Metric | Pre-Stress | Post-Stress | Interpretation |
---|---|---|---|
True Positives (TP) | 4440 | 9577 | Better detection of defaults |
False negatives (FN) | 34143 | 29006 | Fewer missed defaults |
False Positives (FP) | 3929 | 14292 | Spike in false alarms |
True Negatives (TN) | 140959 | 130596 | Decrease in correct non-default classification |
Precision | 53% | 40% | Declines due to higher FP |
Recall (Sensitivity) | 12% | 25% | Improves due to lower FN |
Accuracy | 0.792 | 0.764 | Modest drop in overall correctness |
AUC (ROC) | 0.718 | 0.677 | Shows degraded discrimination power |
Calibration | Near-perfect | Overconfident | Model overstates certainty – risk of misinformed decisions |
What We Found
- Performance Drift: While the model captured more defaults (higher recall), it also flagged many good borrowers as risky — precision dropped significantly.
- Confidence Collapse: Calibration plots showed the model became overconfident under stress — inflating default probabilities.
- Feature Fragility: SHapley Additive exPlanations (SHAP) analysis revealed an increased reliance on unstable features — like income or employment, leading to erratic behavior.
- Output Distribution Shift: The Kernel Density Estimation (KDE) plot showed a visible rightward shift in predicted risk scores — signaling overreaction to stress inputs.
Key Takeaways for Business Leaders
- More defaults flagged — but less accuracy: Precision dropped, making the model less useful for credit decisions.
- The model became fragile: Over-reliance on volatile inputs made outputs unstable and less trustworthy.
- Real risk of operational failure: In live systems, this could mean bad loans get approved, or good customers get unfairly rejected.
What We Recommend
Make AI models more resilient.
- Retrain on stress-informed data: Include past crisis periods in training data.
- Rebalance model thresholds: Optimize tradeoff between false positives and negatives.
- Add monitoring alerts: Track shifts in key features like income or Debt-to-Income (DTI).
- Refresh calibration regularly: Ensure risk scores remain meaningful.
- Use hybrid guardrails: Add rule-based overrides during high-risk periods.
Ankura's AI Model Risk Services
Ankura helps institutions deploy AI responsibly by combining technical expertise with regulatory insight. Our services ensure models are robust, fair, explainable, and audit-ready.
- Model Validation: End-to-end validation covering data, design, and outcomes — aligned with SR 11-7 and global best practices.
- Stress-Testing: Simulation of shocks and distribution shifts to test model resilience under adverse conditions.
- Fairness Audits: Evaluation of bias and disparate impact across sensitive attributes.

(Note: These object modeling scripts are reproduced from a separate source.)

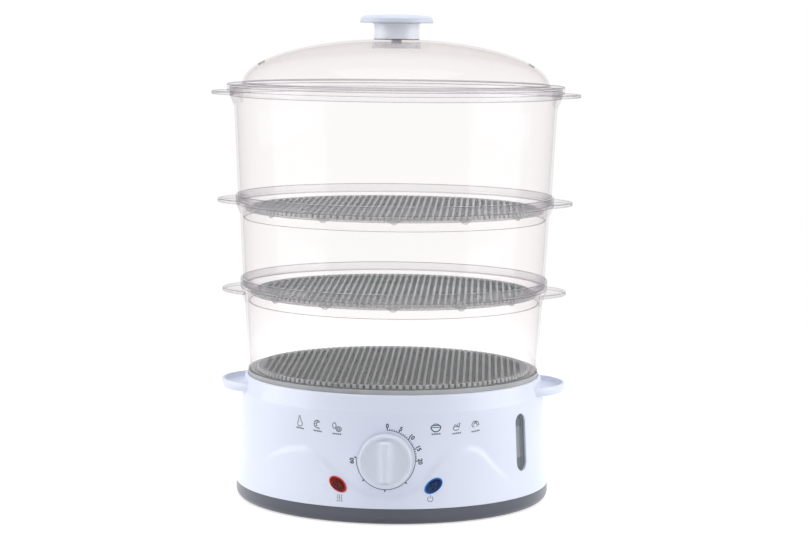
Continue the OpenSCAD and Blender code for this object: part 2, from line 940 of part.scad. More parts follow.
// Each basket is [lower edge z, height, radius at its foot, skirt radius, handle drop]
lower_z = tray_z + seat_gap;
lower_foot_r = rim_inner_r - nest_gap;
function wall_rise(height, seat) = height - seat - collar_depth;
lower_top_r = lower_foot_r + lean_gain(wall_rise(lower_h, 0));
nest_seat = nest_depth - collar_depth + seat_gap;
middle_z = lower_z + lower_h - nest_depth;
middle_foot_r = lower_top_r + collar_step;
middle_top_r = middle_foot_r + lean_gain(wall_rise(middle_h, nest_seat));
upper_z = middle_z + middle_h - nest_depth;
upper_foot_r = middle_top_r + collar_step;
upper_top_r = upper_foot_r + lean_gain(wall_rise(upper_h, nest_seat));
upper_rim_z = upper_z + upper_h;
function collar_r(top_r) = top_r + collar_step + nest_gap + basket_wall;

// A skirt clears the wall of the basket below over the whole nest
function skirt_r(below_top_r) =
    below_top_r - lean_gain(nest_depth - collar_depth) - basket_wall - nest_gap;

module basket_wall_ring(z0, height, foot_r, low_r, seat) {
    z_ledge = z0 + seat;
    z_top = z0 + height;
    z_seat = z_top - collar_depth;
    top_r = foot_r + lean_gain(z_seat - z_ledge);
    out_r = collar_r(top_r);
    in_z = max(z_ledge + basket_wall, z0 + floor_lift + floor_t);
    rotate_extrude()
        polygon([
            [low_r - basket_wall, z0],
            [low_r, z0],
            [low_r, z_ledge],
            [foot_r, z_ledge],
            [top_r - lean_gain(flare_h), z_seat - flare_h],
            [out_r, z_seat - 1],
            [out_r, z_top - 0.6],
            [out_r - 0.6, z_top],
            [out_r - basket_wall, z_top],
            [out_r - basket_wall, z_seat],
            [top_r - basket_wall, z_seat],
            [foot_r - basket_wall, in_z],
            [low_r - basket_wall, in_z],
            [low_r - basket_wall, z0 + floor_lift],
            [low_r - basket_wall - floor_ledge, z0 + floor_lift],
            [low_r - basket_wall - floor_ledge, z0 + floor_lift - 1],
            [low_r - basket_wall, z0 + floor_lift - 1 - floor_ledge]
        ]);
}

// The floor lies on the ledge inside the wall
module basket_floor(z, r) {
    reach = floor(r / hole_pitch);
    hole_limit = r - floor_ledge - 1;
    translate([0, 0, z])
        linear_extrude(floor_t)
            difference() {
                circle(r = r);
                for (i = [-reach:reach], j = [-reach:reach])
                    if (norm([abs(i) * hole_pitch + hole_side / 2,
                              abs(j) * hole_pitch + hole_side / 2]) < hole_limit)
                        translate([i * hole_pitch, j * hole_pitch])
                            square(hole_side, center = true);
            }
}

// Small points under the floor's edge, where drips gather
module drip_points(z, r) {
    drip_h = 3;
    drip_w = 11;
    drip_t = 1.6;
    for (i = [0:drip_count - 1])
        rotate([0, 0, i * 360 / drip_count])
            translate([0, -r, z])
                rotate([90, 0, 0])
                    linear_extrude(drip_t)
                        polygon([[-drip_w / 2, bite], [-drip_w / 2, 0], [-1, -drip_h],
                                 [1, -drip_h], [drip_w / 2, 0], [drip_w / 2, bite]]);
}

lug_web = 1.6;
lug_lip_h = 2.8;
lug_lip_w = 3;

// Two crescent handles with a raised lip and two small gussets under each
module basket_lugs(top_z, top_r, drop) {
    out_r = collar_r(top_r);
    z1 = top_z - drop;
    gusset = 8;
    gusset_t = 1.6;
    gusset_r = out_r - 0.2;
    for (side = [0, 180])
        rotate([0, 0, side])
            difference() {
                union() {
                    difference() {
                        crescent(out_r, lug_reach, lug_w, 0, z1 - lug_lip_h, z1);
                        crescent(out_r, lug_reach, lug_w, lug_lip_w, z1 - lug_lip_h + lug_web, z1 + cut);
                    }
                    for (angle = [-12, 12])
                        rotate([90, 0, angle])
                            translate([0, 0, -gusset_t / 2])
                                linear_extrude(gusset_t)
                                    polygon([
                                        [top_r - 2, z1 - lug_lip_h + bite],
                                        [gusset_r, z1 - lug_lip_h + bite],
                                        [gusset_r, z1 - lug_lip_h],
                                        [top_r, z1 - lug_lip_h - gusset],
                                        [top_r - 2, z1 - lug_lip_h - gusset]
                                    ]);
                }
                cylinder(r = top_r - basket_wall * 0.6, h = top_z);
                translate([0, 0, top_z - collar_depth])
                    cylinder(r = out_r - basket_wall / 2, h = collar_depth);
            }
}

module basket(z0, height, foot_r, low_r, seat, drop) {
    top_r = foot_r + lean_gain(wall_rise(height, seat));
    color(clear_plastic) {
        basket_wall_ring(z0, height, foot_r, low_r, seat);
        basket_lugs(z0 + height, top_r, drop);
    }
}

module floor_grid(z0, low_r) {
    in_r = low_r - basket_wall;
    color([0.86, 0.85, 0.86, 0.5]) {
        basket_floor(z0 + floor_lift, in_r - floor_gap);
        drip_points(z0 + floor_lift, in_r - floor_ledge - 2.4);
    }
}

module lower_basket() {
    basket(lower_z, lower_h, lower_foot_r, lower_foot_r, 0, lower_lug_drop);
}

module middle_basket() {
    basket(middle_z, middle_h, middle_foot_r, skirt_r(lower_top_r), nest_seat, middle_lug_drop);
}

module upper_basket() {
    basket(upper_z, upper_h, upper_foot_r, skirt_r(middle_top_r), nest_seat, upper_lug_drop);
}

module lower_floor() {
    floor_grid(lower_z, lower_foot_r);
}

module middle_floor() {
    floor_grid(middle_z, skirt_r(lower_top_r));
}

module upper_floor() {
    floor_grid(upper_z, skirt_r(middle_top_r));
}

// ------------------------------------------------------------------ lid

lid_skirt_r = collar_r(upper_top_r) + nest_gap;
lid_r = lid_skirt_r + lid_wall;
dome_r = lid_r - flange_w - lid_wall;
flange_z = upper_rim_z + seat_gap;
dome_z = flange_z + lid_wall;
pad_r = lid_stem_d / 2 + 1;
socket_h = 7;
stud_d = 8;
vent_l = 13;
vent_w = 4.5;
vent_r = dome_r * 0.88;
dome_step = 6;
function dome_h(r, a, b) = b * sqrt(1 - pow(r / a, 2));
pad_z = dome_z + dome_h(pad_r, dome_r, dome_rise);

module lid_shell() {
    in_r = dome_r - lid_wall;
    in_rise = dome_rise - lid_wall;
    edge = acos(pad_r / dome_r);
    steps = floor(edge / dome_step);
    rotate_extrude()
        polygon(concat(
            [
                [lid_skirt_r, flange_z - lid_skirt + lid_wall],
                [lid_r, flange_z - lid_skirt + lid_wall],
                [lid_r, dome_z - 0.8],
                [lid_r - 0.8, dome_z]
            ],
            [for (i = [0:steps]) [dome_r * cos(i * dome_step), dome_z + dome_rise * sin(i * dome_step)]],
            [
                [pad_r, pad_z],
                [stud_d / 2 + 0.2, pad_z],
                [stud_d / 2 + 0.2, pad_z - lid_wall - 1]
            ],
            [[pad_r - 2, pad_z - lid_wall - 1], [pad_r - 2, pad_z - socket_h],
             [pad_r - 0.4, pad_z - socket_h]],
            [[pad_r - 0.4, dome_z + dome_h(pad_r, in_r, in_rise)]],
            [for (i = [steps:-1:0]) [in_r * cos(i * dome_step), dome_z + in_rise * sin(i * dome_step)]],
            [[in_r, flange_z], [lid_skirt_r, flange_z]]
        ));
}

module lid() {
    color(clear_plastic)
        difference() {
            lid_shell();
            for (side = [-1, 1])
                translate([side * vent_r, 0, 0])
                    rotate([0, 0, 90])
                        slot_slab(vent_l, vent_w, dome_z, dome_z + dome_rise);
        }
}

stud_drop = lid_wall + 1;
screw_reach = 14;

module lid_knob() {
    r = lid_knob_d / 2;
    stem_r = lid_stem_d / 2;
    disc_t = 7.6;
    disc_z = pad_z + lid_knob_h - disc_t;
    crown = 1.6;
    edge_r = 2.4;
    color(white_plastic)
        difference() {
            rotate_extrude()
                polygon(concat(
                    [[0, pad_z - stud_drop], [stud_d / 2, pad_z - stud_drop], [stud_d / 2, pad_z],
                     [stem_r, pad_z], [stem_r - 0.6, disc_z - 1], [stem_r + 0.4, disc_z],
                     [r - edge_r, disc_z]],
                    [for (a = [-75:15:75]) [r - edge_r + edge_r * cos(a), disc_z + edge_r + edge_r * sin(a)]],
                    [[r - edge_r, disc_z + 2 * edge_r + 0.2],
                     [r * 0.75, disc_z + disc_t - crown * 0.55],
                     [r * 0.45, disc_z + disc_t - crown * 0.15],
                     [0, disc_z + disc_t]]
                ));
            translate([0, 0, pad_z - stud_drop - cut])
                cylinder(d = screw_d + 2 * screw_gap, h = screw_reach + cut);
        }
}

washer_t = 1;

module lid_washer() {
    z1 = pad_z - stud_drop;
    color(metal)
        tube(18, screw_d + 0.6, z1 - washer_t, z1);
}

module lid_screw() {
    color(metal)
        translate([0, 0, pad_z - stud_drop - washer_t])
            screw(screw_reach - 1);
}

base_shell();
foot_pan();
rubber_feet();
base_screws();
water_tank();
heater_plate();
heater_seal();
heater_clamp();
clamp_screws();
heating_element();
thermostat();
thermal_fuse();
gauge_chamber();
gauge_window();
timer_body();
timer_screws();
timer_shaft();
timer_knob();
heating_lens();
power_lens();
lamp_holders();
neon_lamps();
terminal_block();
inner_wires();
cord_gland();
steam_ring();
drip_tray();
lower_basket();
lower_floor();
middle_basket();
middle_floor();
upper_basket();
upper_floor();
lid();
lid_knob();
lid_washer();
lid_screw();
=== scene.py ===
from math import acos, asin, atan, atan2, cos, degrees, exp, hypot, pi, radians, sin, sqrt, tan

import bmesh
import bpy
from mathutils import Matrix, Vector


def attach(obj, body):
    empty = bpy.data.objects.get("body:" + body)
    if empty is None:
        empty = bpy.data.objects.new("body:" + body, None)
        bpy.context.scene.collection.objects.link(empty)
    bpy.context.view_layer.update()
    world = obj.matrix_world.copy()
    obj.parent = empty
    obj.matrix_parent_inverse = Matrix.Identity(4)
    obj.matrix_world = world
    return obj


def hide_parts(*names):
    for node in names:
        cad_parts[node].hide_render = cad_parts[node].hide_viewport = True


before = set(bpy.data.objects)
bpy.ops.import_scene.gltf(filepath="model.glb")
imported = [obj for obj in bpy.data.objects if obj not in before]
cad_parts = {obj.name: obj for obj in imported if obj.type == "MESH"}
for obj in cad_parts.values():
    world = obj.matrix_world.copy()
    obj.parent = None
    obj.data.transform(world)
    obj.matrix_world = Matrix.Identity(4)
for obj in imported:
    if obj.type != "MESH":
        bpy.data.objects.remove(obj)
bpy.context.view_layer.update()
scene = bpy.context.scene
MM = 0.001
TAU = 2 * pi

# ------ sizes, in mm, as the CAD has them

# Housing and foot pan
LEAN = radians(3.5)
BASE_R, SEAM_Z, BAND_Z, BASE_H = 130.0, 13.5, 89.0, 102.4
SHELL_WALL = 2.4


def wall_r(z):
    return BASE_R - (z - SEAM_Z) * tan(LEAN)


BAND_R = wall_r(BAND_Z)
RIM_R = BAND_R - 2.4
RIM_IN_R = RIM_R - SHELL_WALL
LEDGE_Z = 93.4
EAR_TOP_Z, EAR_T, EAR_REACH, EAR_W = 97.0, 7.5, 20.0, 82.0
PAN_CORNER, PAN_SCREW_R, PAN_SCREW_D, FOOT_R, FOOT_D = 6.5, 112.0, 6.8, 105.0, 18.4
VENT_L, VENT_W, VENT_PITCH = 40.0, 3.5, 8.0

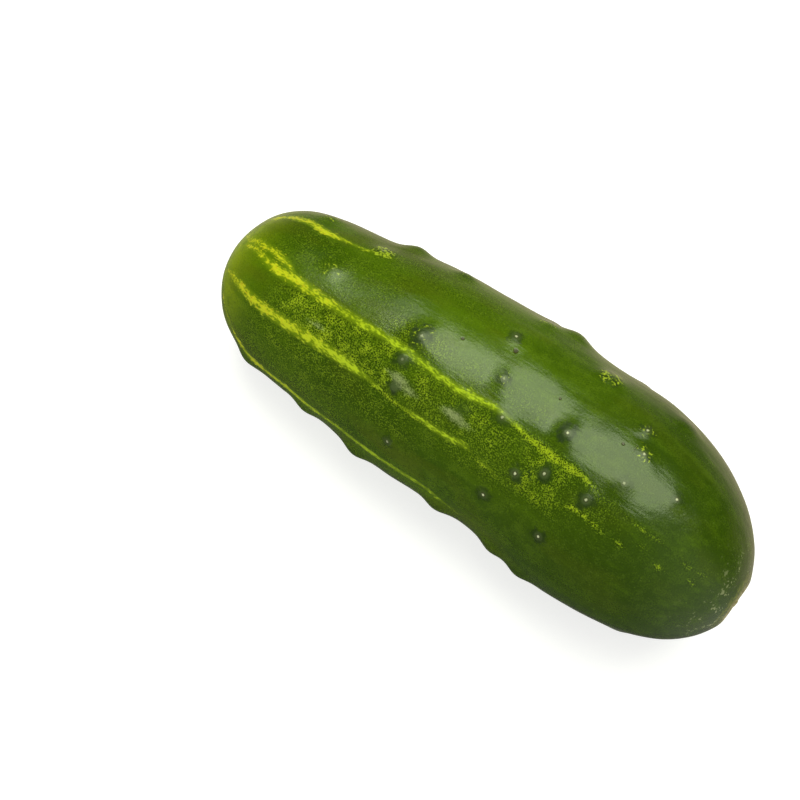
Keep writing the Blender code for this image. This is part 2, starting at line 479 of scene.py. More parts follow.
inside = np.max([inside_stripe(stations) for stations in STRIPES], axis=0)
store("inside_stripe", inside)
bands = np.max([inside_stripe(stations) for stations in SPECK_BANDS], axis=0)
bands = np.clip(0.5 + bands / BAND_EDGE, 0, 1)
print("share of skin in stripes:", round(float((inside > 0).mean()), 3))

# %% [markdown]
# ### Specks, paleness and depth of green
# Specks are thickest between the two top stripes and thin out away from them. The blossom end stays
# pale olive, and the stem end is the darkest green. Specks and paleness are soft-edged patches, of
# which the strongest counts at each place, and the two ends fade by a curve along the fruit.

# %% Patches of specks and of colour
SPECK_PATCHES = (
    # along from, to, around from, to, strength
    (0.13, 0.40, 105, 129, 0.80),
    (0.36, 0.52, 105, 129, 0.70),
    (0.46, 0.62, 104, 130, 0.66),
    (0.60, 0.71, 103, 134, 0.80),
    (0.70, 0.79, 104, 122, 0.55),
    (0.45, 0.64, 126, 142, 0.50),
    (0.10, 0.46, 131, 150, 0.58),
    (0.08, 0.36, 140, 176, 0.52),
    (0.08, 0.34, 64, 100, 0.42),
    (0.30, 0.44, 88, 104, 0.70),
    (0.42, 0.62, 88, 104, 0.45),
    (0.17, 0.28, 80, 102, 0.45),
    (0.20, 0.46, 34, 66, 0.40),
    (0.06, 0.60, 184, 360, 0.50),
    (0.06, 0.55, 0, 30, 0.40),
)
PALE_END = ((0.00, 0.95), (0.02, 0.85), (0.035, 0.6), (0.05, 0.3), (0.08, 0.06), (0.2, 0.0), (1.0, 0.0))
PALE_PATCHES = ((-0.1, 0.08, 138, 190, 0.6), (-0.1, 0.05, 66, 104, 0.4), (-0.1, 0.08, 230, 350, 0.4))
DARK_END = ((0.00, 0.0), (0.40, 0.1), (0.60, 0.45), (0.75, 0.85), (0.90, 1.0), (1.0, 1.0))
BAND_DENSITY = 1.2
EDGE_ALONG = 0.05
EDGE_AROUND = 5.0


def soft_step(value, low, high):
    """0 below low, 1 above high and a smooth ramp between."""
    u = np.clip((value - low) / (high - low), 0, 1)
    return u * u * (3 - 2 * u)


def patch(along_from, along_to, around_from, around_to, strength):
    """A soft-edged patch of the skin."""
    middle_turn, half_turn = (around_from + around_to) / 2, (around_to - around_from) / 2
    lengthwise = soft_step(along, along_from - EDGE_ALONG, along_from + EDGE_ALONG)
    lengthwise *= 1 - soft_step(along, along_to - EDGE_ALONG, along_to + EDGE_ALONG)
    off = np.abs(turn_between(around, middle_turn))
    return strength * lengthwise * (1 - soft_step(off, half_turn - EDGE_AROUND, half_turn + EDGE_AROUND))


specks = np.max([BAND_DENSITY * bands, *[patch(*row) for row in SPECK_PATCHES]], axis=0)
pale = np.max([smooth_through(PALE_END, along), *[patch(*row) for row in PALE_PATCHES]], axis=0)
pale = np.clip(pale, 0, 1)
dark = np.clip(smooth_through(DARK_END, along), 0, 1)
store("specks", specks)
store("pale", pale)
store("dark", dark)
print("mean speck density:", round(float(specks.mean()), 2))

# %% [markdown]
# ### Warts
# Each vertex keeps the vector from its nearest wart's middle, in mm. A vector, unlike a distance,
# stays exact between vertices, so the material can draw a half-millimetre dot on a coarser mesh.
# Half way between two warts the vectors cancel, so the plain distance is kept too, as a lower limit.
# The same goes for the scars: each vertex keeps how far it lies from the axis, and in which direction.

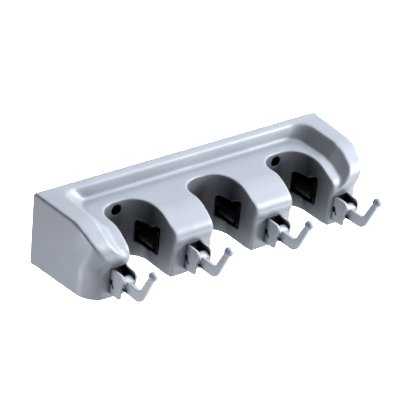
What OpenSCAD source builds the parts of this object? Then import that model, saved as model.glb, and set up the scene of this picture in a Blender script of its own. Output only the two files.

- Explainability: Use of SHAP, Local Interpretable Model Agnostic Explanation (LIME), and other tools to improve transparency and support governance.
- Governance Support: Setup of model documentation, monitoring plans, and audit trails for compliance.
Whether you're building your first ML model or scaling AI across the enterprise, we bring rigor and oversight to your model risk management.
Footnote
1. To build the synthetic COVID scenario, we anchored macroeconomic assumptions (unemployment, income shocks, default rates) to ranges observed during 2020–2021 using public sources such as the Federal Reserve Economic Data (FRED). These were then translated into borrower-level features by proportionally adjusting key inputs (e.g., increasing debt-to-income ratios, reducing disposable income, shifting credit score distributions). While simplified, this approach allowed us to capture realistic stress dynamics at the borrower level.
The content of this article is intended to provide a general guide to the subject matter. Specialist advice should be sought about your specific circumstances.